Broad - Pitch still suits
Stuart Broad reckons the Basin Reserve pitch will continue to suit England's attack ahead of the final day of the second Test.
Last Updated: 16/03/08 7:38am
With England needing four wickets on the final day to take the second Test and level the series against New Zealand, Stuart Broad reckons the Basin Reserve pitch will continue to suit the tourists' attack.
Having suffered a dismal 189-run loss in the opening Test at Hamilton on a slow pitch, the bouncier surface in Wellington has put England in command after New Zealand finished day four on 242 for six - the Black Caps chasing an unlikely victory target of 438.
England are therefore within sight of their first win in eight Tests in spite of a poor day in the field, with five catches being dropped and a stumping also missed.
Nevertheless, Broad said: "I think we've responded well so far. We're delighted to be in the position we're in needing four wickets to win a Test match on the last day.
"The wicket has probably suited us more here than at Hamilton, where it was very slow and low, and it's played a bit more into our hands.
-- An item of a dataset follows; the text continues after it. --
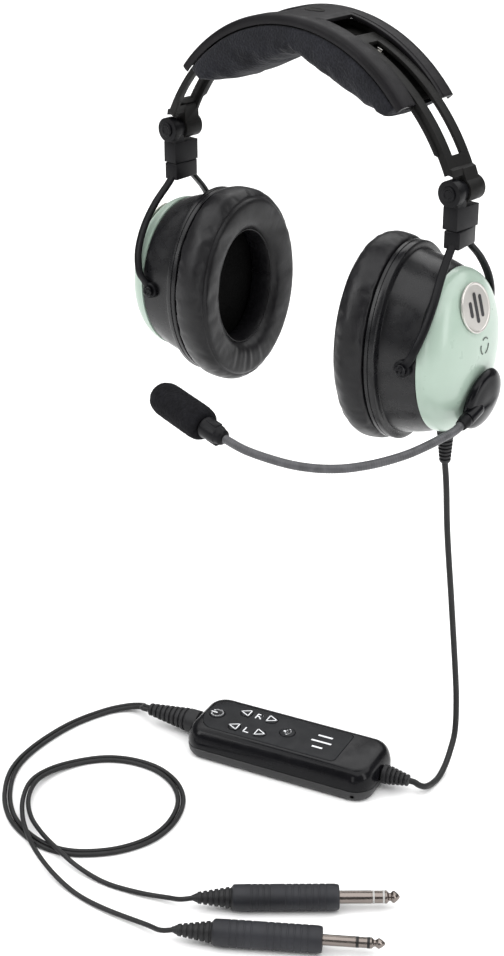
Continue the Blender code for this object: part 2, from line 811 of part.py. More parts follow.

We've come out
fighting, bowled and batted nicely and we'd fielded well up until today."
England's sloppy fielding could potentially have handed the initiative to New Zealand on Sunday.
However, England regained momentum when, armed with the second new ball, Ryan Sidebottom had Jacob Oram caught in the gully one ball before bad light stopped play.
"I don't think the fielding was down to nerves," said Broad. "The guys were very focused on the game in hand - I think it was just down to human error.
"Our fielding in Hamilton was fantastic and we took a few blinders there but we've put a few down here and that's just the way cricket goes sometimes."
Broad also said that Lancashire seamer James Anderson would be ready to bowl with the new ball on the final day.
Anderson had to pass a fitness test on his left ankle after injuring it playing football on Saturday.
"He was trying to be a bit fancy on the football pitch and trod on the ball and twisted his ankle," Broad explained.
"I don't think he was every really a massive doubt. The medical team did a really good job on him overnight and I'm sure he'll be looking to take the new
ball tomorrow flying up that hill into the wind."
Meanwhile, New Zealand batsman Ross Taylor admitted they were frustrated by the late dismissal of Oram.
But Taylor, who top-scored with 55, said they had no issue with the umpire's decision to delay the offer of bad light until after then.
"It was very disappointing to lose that wicket," he admitted. "It would have been good to go out tomorrow with only five down, but that's the umpire's call
and we were inside so I couldn't really tell how dark it really was.
"Tomorrow will be crucial with the new ball and if we can see through that without losing a wicket then our chances of winning improve immensely."